I don't know if working for the government is a good idea. To get the smallest thing done, there has to be a committee meeting, and their has to be another committee meeting to decide when the committee meeting is going to be, and there has to be yet another committee meeting to decide who will be on the other two committees.

I do not want to move or have to drive very far. But, I do not want to work in Dallas.

So, I am not sure where that leaves me. But I should find something to do. Maybe after I finish the ceramics class I will have more confidence, and that will help me find what I'm looking for.


nobodyinparticular said...

So, are you looking for any suggestions? Or at this point have you heard it all, seen it all, worked it all?

laughingattheslut said...

I don't know.

Nothing I can think of will pay the bills, so there doesn't seem to be much point to it.
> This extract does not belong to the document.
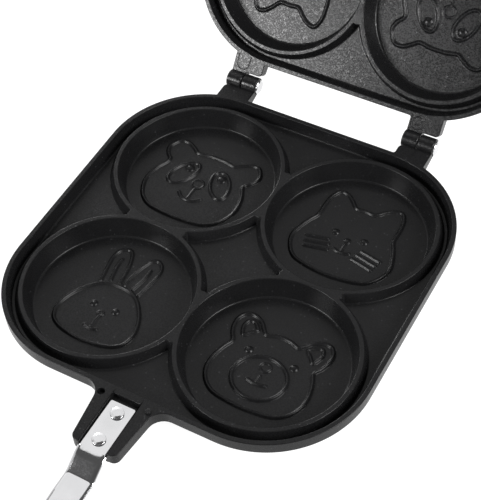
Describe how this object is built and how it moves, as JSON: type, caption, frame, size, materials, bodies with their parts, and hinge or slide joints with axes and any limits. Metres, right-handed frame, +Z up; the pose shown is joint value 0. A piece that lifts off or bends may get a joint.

I wish I had tried harder to get a job at the college. But at the time I was so involved with trying to fix other things in my life that I probably didn't give that job oppurtunity enough attention.

Maybe something similar will open up somewhere else.

nobodyinparticular said...

I just thought this looked cool:


Hope you can get the link to work. It goes off the right edge so you have to scroll down just below it as you highlight it (tricky for me too).

You mention art, and working in a costume shop? Scroll down in the linked page and see:

"Art Department PA: assists with office duties; runs errands; may assist with construction of props or set dressing.

Wardrobe PA: assists with costumes; organizes and labels costumes; washes/irons costumes; runs errands; assists with making costumes."


These jobs are probably kind of rare, and maybe there are none in your area. (but even small places have some sort of film industry). But they look like something that your art education could qualify you for. Your working as a temp in a costume shop would be an asset here, too, and not a liability.

On top of that, I think that the scheduling could be kind of erratic with these jobs, which might fit in with what you'd like too.

No idea if they would pay the bills, but this might be rewarding.

I can't offer more information. I have a former friend in the industry, but that's a *former* friend.

I hope some of the other readers chime in with some ideas; ones that don't involve buckets, lack of dinner breaks, evil commissioned sales, or working with cracked arms.